Aim:
Return the listing below word for word.

Supplied material:
=======

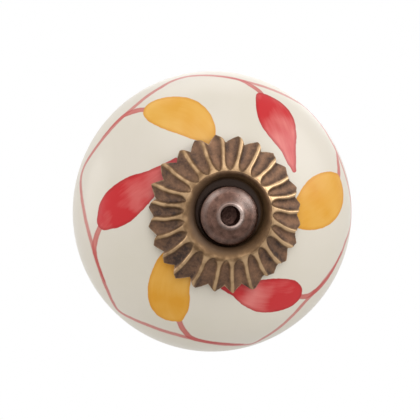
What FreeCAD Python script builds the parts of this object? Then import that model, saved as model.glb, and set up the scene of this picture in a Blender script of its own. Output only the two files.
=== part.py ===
import FreeCAD, Part
import math
import os

import Sketcher

# Cabinet knob: a glazed ceramic ball, flattened front and back, held between a fluted brass
# rosette and a brass ferrule by one long bolt. The front of the knob faces -Y, +Z is up, and
# the origin is the centre of the ferrule's back face, which lies on the drawer front.
# All lengths are in millimetres and all angles in degrees.

doc = FreeCAD.newDocument("cabinet_knob")

# Driving dimensions: name, value, meaning
SIZES = [
    ("ball_diameter", 40.0, "widest diameter of the ceramic body"),
    ("ball_edge_round", 9.5, "radius of the ball's rounded edge in section"),
    ("ball_front_bulge", 13.0, "widest circle to the front pole"),
    ("ball_rear_bulge", 14.0, "widest circle to the rear pole"),
    ("front_land_diameter", 17.2, "flat under the rosette"),
    ("rear_land_diameter", 21.0, "flat on the ferrule"),
    ("glaze_round", 0.4, "soft edge of both flats"),
    ("ball_bore_clearance", 0.5, "gap round the bolt in the ceramic"),
    ("bolt_diameter", 5.0, "thread size of the bolt"),
    ("hole_clearance", 0.25, "gap round the bolt in the brass and the washer"),
    ("thread_clearance", 0.02, "gap between the bolt and a nut"),
    ("sheet", 0.6, "thickness of the rosette's cup and channels"),
    ("rim_diameter", 22.4, "circle through the rosette's points"),
    ("notch_depth", 0.9, "how far the rim is cut back at each rib"),
    ("rim_clearance", 0.1, "gap between the rosette's rim and the glaze"),
    ("cup_diameter", 10.6, "mouth of the rosette's cup"),
    ("cup_floor_diameter", 9.6, "cup's tapered wall at its floor"),
    ("cup_depth", 2.5, "rosette's crest above the cup's floor"),
    ("crest_round", 0.8, "radius of the crest between cup and skirt"),
    ("flute_count", 24, "channels round the skirt"),
    ("rib_width", 0.55, "width of the rib between two channels"),
    ("rib_height", 0.45, "depth of a channel below its ribs"),
    ("channel_draft", 20.0, "slope of a channel's sides"),
    ("channel_start_diameter", 12.9, "circle through the channels' inner points"),
    ("channel_shoulder_diameter", 15.6, "circle where the channels reach full width"),
    ("channel_nose_round", 2.2, "radius of each side of a channel's inner point"),
    ("flute_lean", -0.1, "sideways shift of a channel's inner point"),
    ("point_lean", 3.0, "angle from a channel's middle to its point on the rim"),
    ("rosette_turn", 4.0, "angle of the first channel from the top"),
    ("head_diameter", 8.3, "bolt head"),
    ("head_height", 2.7, "bolt head from its seat to the lip"),
    ("head_hole_diameter", 2.8, "blind hole in the head"),
    ("head_hole_depth", 3.0, "depth of the blind hole"),
    ("lip_width", 0.55, "raised lip round the hole"),
    ("lip_drop", 0.15, "lip's edges below its top"),
    ("lip_round", 0.4, "radius of the lip's top"),
    ("groove_width", 0.85, "hollow between the lip and the dome"),
    ("groove_drop", 0.3, "dome's inner edge below the lip"),
    ("groove_round", 1.8, "radius of the hollow"),
    ("dome_drop", 1.25, "dome's outer edge below the lip"),
    ("dome_round", 2.4, "radius of the dome in section"),
    ("bolt_end_bevel", 0.5, "bevel at the end of the thread"),
    ("bolt_free_length", 8.0, "thread standing past the outer nut"),
    ("panel_thickness", 18.0, "drawer front between ferrule and washer"),
    ("ferrule_height", 8.0, "drawer front to the ceramic"),
    ("ferrule_web", 1.0, "ferrule's front wall"),
    ("ferrule_bore", 15.6, "hollow in the back of the ferrule"),
    ("collar_diameter", 19.6, "flat of the ferrule under the ceramic"),
    ("collar_bead", 1.2, "height of the half-round bead under the ceramic"),
    ("waist_diameter", 18.2, "ferrule just behind the bead"),
    ("waist_round", 6.0, "radius of the hollow waist in section"),
    ("foot_neck_diameter", 20.0, "ferrule just ahead of the foot"),
    ("foot_diameter", 21.2, "flat of the foot on the drawer front"),
    ("foot_bead", 1.6, "height of the half-round edge of the foot"),
    ("bead_fullness", 1.05, "radius of a half-round bead over half its height"),
    ("nut_across_flats", 8.0, "both nuts"),
    ("clamp_nut_height", 2.7, "thin nut in the ferrule"),
    ("panel_nut_height", 4.0, "nut behind the drawer front"),
    ("nut_bevel", 0.45, "height of the bevel at a nut's corners"),
    ("washer_diameter", 15.0, "washer behind the drawer front"),
    ("washer_thickness", 1.2, "washer behind the drawer front"),
    ("washer_bevel", 0.2, "soft edge of the washer"),
]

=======

Answer to the task:
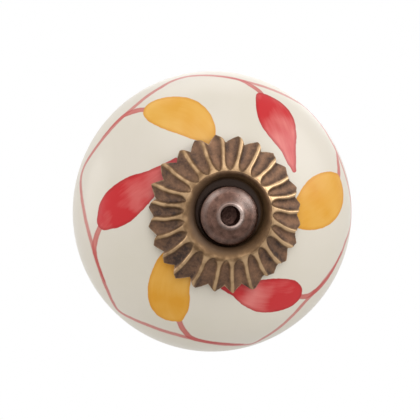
What FreeCAD Python script builds the parts of this object? Then import that model, saved as model.glb, and set up the scene of this picture in a Blender script of its own. Output only the two files.
=== part.py ===
import FreeCAD, Part
import math
import os

import Sketcher

# Cabinet knob: a glazed ceramic ball, flattened front and back, held between a fluted brass
# rosette and a brass ferrule by one long bolt. The front of the knob faces -Y, +Z is up, and
# the origin is the centre of the ferrule's back face, which lies on the drawer front.
# All lengths are in millimetres and all angles in degrees.

doc = FreeCAD.newDocument("cabinet_knob")

# Driving dimensions: name, value, meaning
SIZES = [
    ("ball_diameter", 40.0, "widest diameter of the ceramic body"),
    ("ball_edge_round", 9.5, "radius of the ball's rounded edge in section"),
    ("ball_front_bulge", 13.0, "widest circle to the front pole"),
    ("ball_rear_bulge", 14.0, "widest circle to the rear pole"),
    ("front_land_diameter", 17.2, "flat under the rosette"),
    ("rear_land_diameter", 21.0, "flat on the ferrule"),
    ("glaze_round", 0.4, "soft edge of both flats"),
    ("ball_bore_clearance", 0.5, "gap round the bolt in the ceramic"),
    ("bolt_diameter", 5.0, "thread size of the bolt"),
    ("hole_clearance", 0.25, "gap round the bolt in the brass and the washer"),
    ("thread_clearance", 0.02, "gap between the bolt and a nut"),
    ("sheet", 0.6, "thickness of the rosette's cup and channels"),
    ("rim_diameter", 22.4, "circle through the rosette's points"),
    ("notch_depth", 0.9, "how far the rim is cut back at each rib"),
    ("rim_clearance", 0.1, "gap between the rosette's rim and the glaze"),
    ("cup_diameter", 10.6, "mouth of the rosette's cup"),
    ("cup_floor_diameter", 9.6, "cup's tapered wall at its floor"),
    ("cup_depth", 2.5, "rosette's crest above the cup's floor"),
    ("crest_round", 0.8, "radius of the crest between cup and skirt"),
    ("flute_count", 24, "channels round the skirt"),
    ("rib_width", 0.55, "width of the rib between two channels"),
    ("rib_height", 0.45, "depth of a channel below its ribs"),
    ("channel_draft", 20.0, "slope of a channel's sides"),
    ("channel_start_diameter", 12.9, "circle through the channels' inner points"),
    ("channel_shoulder_diameter", 15.6, "circle where the channels reach full width"),
    ("channel_nose_round", 2.2, "radius of each side of a channel's inner point"),
    ("flute_lean", -0.1, "sideways shift of a channel's inner point"),
    ("point_lean", 3.0, "angle from a channel's middle to its point on the rim"),
    ("rosette_turn", 4.0, "angle of the first channel from the top"),
    ("head_diameter", 8.3, "bolt head"),
    ("head_height", 2.7, "bolt head from its seat to the lip"),
    ("head_hole_diameter", 2.8, "blind hole in the head"),
    ("head_hole_depth", 3.0, "depth of the blind hole"),
    ("lip_width", 0.55, "raised lip round the hole"),
    ("lip_drop", 0.15, "lip's edges below its top"),
    ("lip_round", 0.4, "radius of the lip's top"),
    ("groove_width", 0.85, "hollow between the lip and the dome"),
    ("groove_drop", 0.3, "dome's inner edge below the lip"),
    ("groove_round", 1.8, "radius of the hollow"),
    ("dome_drop", 1.25, "dome's outer edge below the lip"),
    ("dome_round", 2.4, "radius of the dome in section"),
    ("bolt_end_bevel", 0.5, "bevel at the end of the thread"),
    ("bolt_free_length", 8.0, "thread standing past the outer nut"),
    ("panel_thickness", 18.0, "drawer front between ferrule and washer"),
    ("ferrule_height", 8.0, "drawer front to the ceramic"),
    ("ferrule_web", 1.0, "ferrule's front wall"),
    ("ferrule_bore", 15.6, "hollow in the back of the ferrule"),
    ("collar_diameter", 19.6, "flat of the ferrule under the ceramic"),
    ("collar_bead", 1.2, "height of the half-round bead under the ceramic"),
    ("waist_diameter", 18.2, "ferrule just behind the bead"),
    ("waist_round", 6.0, "radius of the hollow waist in section"),
    ("foot_neck_diameter", 20.0, "ferrule just ahead of the foot"),
    ("foot_diameter", 21.2, "flat of the foot on the drawer front"),
    ("foot_bead", 1.6, "height of the half-round edge of the foot"),
    ("bead_fullness", 1.05, "radius of a half-round bead over half its height"),
    ("nut_across_flats", 8.0, "both nuts"),
    ("clamp_nut_height", 2.7, "thin nut in the ferrule"),
    ("panel_nut_height", 4.0, "nut behind the drawer front"),
    ("nut_bevel", 0.45, "height of the bevel at a nut's corners"),
    ("washer_diameter", 15.0, "washer behind the drawer front"),
    ("washer_thickness", 1.2, "washer behind the drawer front"),
    ("washer_bevel", 0.2, "soft edge of the washer"),
]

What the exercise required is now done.